И, наконец, уже не меня, а мне представили двух подростков, Олега и Игоря.
* * *
В комнате было нечто вроде кафедры, а проще — конторка, на которой стояли свечи. К стыду моему, я совершенно не помню, как появились Пуришкевич, Щегловитов и адвокат, и не помню, о чем они говорили. Но помню, что Пуришкевич вел себя, слава Богу, прилично.

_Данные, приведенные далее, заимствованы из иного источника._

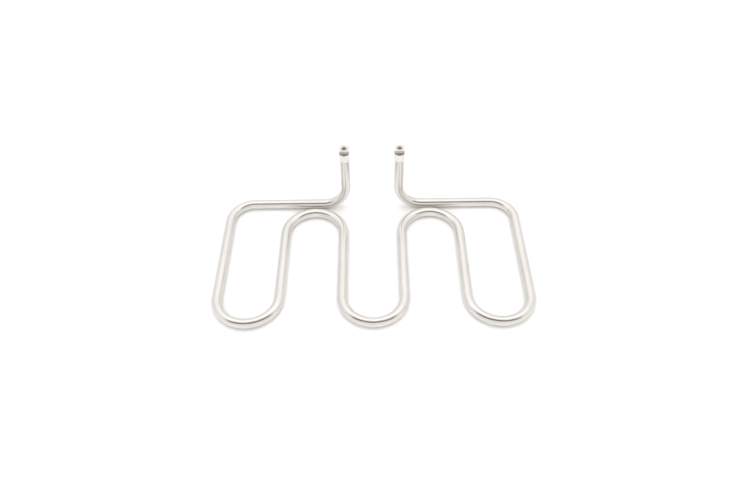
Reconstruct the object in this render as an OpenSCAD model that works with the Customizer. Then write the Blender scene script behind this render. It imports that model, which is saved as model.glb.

Будучи неисправимым себялюбом, я очень хорошо помню, о чем говорил. Без всяких обращений к высочествам, так как читал детям, я начал примерно так:
— Мне хотелось бы сказать несколько слов о русском народе вообще и о культуре в частности. Есть ли культура у русского народа? Тут, чтобы быть справедливым, необходимо быть осторожным. И как мне кажется, надо разделить культуру на ее составные части. Я бы сказал: есть культура ума, есть культура воли, есть культура сердца. Что можно сказать о культуре ума? Русский народ очень сметлив, крайне способен ко всему, но он неграмотен, поэтому его умственная культура, разумеется, стоит на низком уровне. То же самое можно сказать и о культуре воли. Хотя русский народ способен культурно трудиться, что уже является проявлением воли, но вместе с тем он проявляет изумительное безволие в некоторых отношениях. Например, он пьет и не может не пить, потому что у него на этом пути отсутствует культура воли. Но русский народ богат культурой сердца. Это миролюбивый народ, за исключением вспышек гнева, о которых говорит Пушкин, называя русский бунт «бессмысленным и жестоким». За исключением этих вспышек, в обыденной жизни русский народ миролюбив и проявляет доброту, например, к пленным…
Как я закончил эту импровизированную речь, не помню. Но она имела успех. Конечно, никто не аплодировал, но великий князь тепло поблагодарил меня, пожав руку.